BRESLIN'S NEIGHBOR Bob Pease is in a slightly different situation. Unlike Breslin, he's lived off Hooes Road for only a year. The single-family-home development he lives in, Presidential Hills, was built in 2002 right next to Breslin's property. The road would sit right on the property line delineating Breslin's land and Presidential Hills, cutting them off from each other. It would be used by commuters headed to the Franconia Springfield Parkway on their way to downtown Springfield and I-95.

Unlike Breslin, Pease and his neighbors had no chance to express their point of view to VDOT three years ago, because their community didn't exist until the plans were drawn.

A public meeting organized by VDOT last week at Saratoga Elementary School brought out dozens of outraged Presidential Hills residents who said they had no idea the highway was on the books when they bought their houses.

"If they don't come through with real alternatives to this, they're simply blowing us away," said Pease.

Presidential Hills residents at the meeting were particularly incensed that they had not been notified about the meeting.

"We found out about this meeting by accident," Pease told local supervisors and VDOT officials assembled at Saratoga Elementary. "The idea that there was also no notice to residents is outrageous."

Christopher Reed, VDOT's Northern Virginia urban program manager, who was moderating the meeting, acknowledged that there has been a "delay" in mailing out notices to homeowners about the event.

Pease pointed to a VDOT report saying that the agency was not expecting any public opposition to the project.

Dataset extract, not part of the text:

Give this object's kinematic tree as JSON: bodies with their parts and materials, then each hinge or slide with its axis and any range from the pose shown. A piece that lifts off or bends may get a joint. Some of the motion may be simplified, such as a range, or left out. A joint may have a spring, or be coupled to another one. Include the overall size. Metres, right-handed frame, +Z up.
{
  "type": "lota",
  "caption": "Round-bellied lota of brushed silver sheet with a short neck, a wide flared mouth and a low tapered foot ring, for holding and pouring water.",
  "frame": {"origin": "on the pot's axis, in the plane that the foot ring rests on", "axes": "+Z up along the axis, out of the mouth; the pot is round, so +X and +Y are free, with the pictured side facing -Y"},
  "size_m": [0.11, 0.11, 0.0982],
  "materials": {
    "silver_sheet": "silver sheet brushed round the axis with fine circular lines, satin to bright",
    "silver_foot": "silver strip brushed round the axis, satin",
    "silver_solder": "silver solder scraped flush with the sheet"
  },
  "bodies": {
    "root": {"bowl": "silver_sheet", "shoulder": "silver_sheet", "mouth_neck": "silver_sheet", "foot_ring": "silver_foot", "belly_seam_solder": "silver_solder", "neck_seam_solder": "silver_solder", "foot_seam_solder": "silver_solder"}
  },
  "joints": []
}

"If you don't tell anyone, how can there be [any opposition]?" he asked.

Presidential Hills resident Ken Donnelly said the Parkway extension had come as "a complete shock to our community."

U.S. Air Force Col. Michael Setnor, who also bought a house in the neighborhood, said the community ought to have been notified both about the road plans and about the meeting.

"I have not spent 27 years of my life, VDOT and supervisors, defending your rights to have mine ignored," he said.

"I know it's frustrating," Reed said.

"Frustrating?" Setnor shot back. "This is our life savings."

THE FINAL link of the Fairfax County Parkway has been in the planning stages for three decades, said Thomas Folse, the project manager for VDOT. But the U.S. Army's willingness in recent years to part with a section of the Engineer Proving Grounds has pushed the project into the design phase. Folse said the two miles of parkway planned would cost between $90 million and $95 million and be completed by 2008.

"It's really been a lot of coordination with the Army," he said.

Supervisor Elaine McConnell (R-Springfield), a vocal advocate of the road extension, who represents the Presidential Hills neighborhood, said it was the buyers' responsibility to find out what was planned in the area where they're planning to buy a house.

"The county and certainly my office couldn't possibly keep track of everybody that moves into the district or builds," she said. "I've tried to get the laws changed so that there would have to be disclosure by developers, and that never passed the General Assembly."

For McConnell, the road is critical to the region's Homeland Security as a way to evacuate Washington, D.C. "They know as well as I do that that road is going in."

Del. Dave Albo (R-42nd), who attended the meeting, placed the fault "squarely on the real-estate agent."

Although the agent is not legally required to tell buyers anything, Albo noted that "the buyer is paying the real-estate agent $10,000 to buy the house."

"At least send them in the right direction," he said.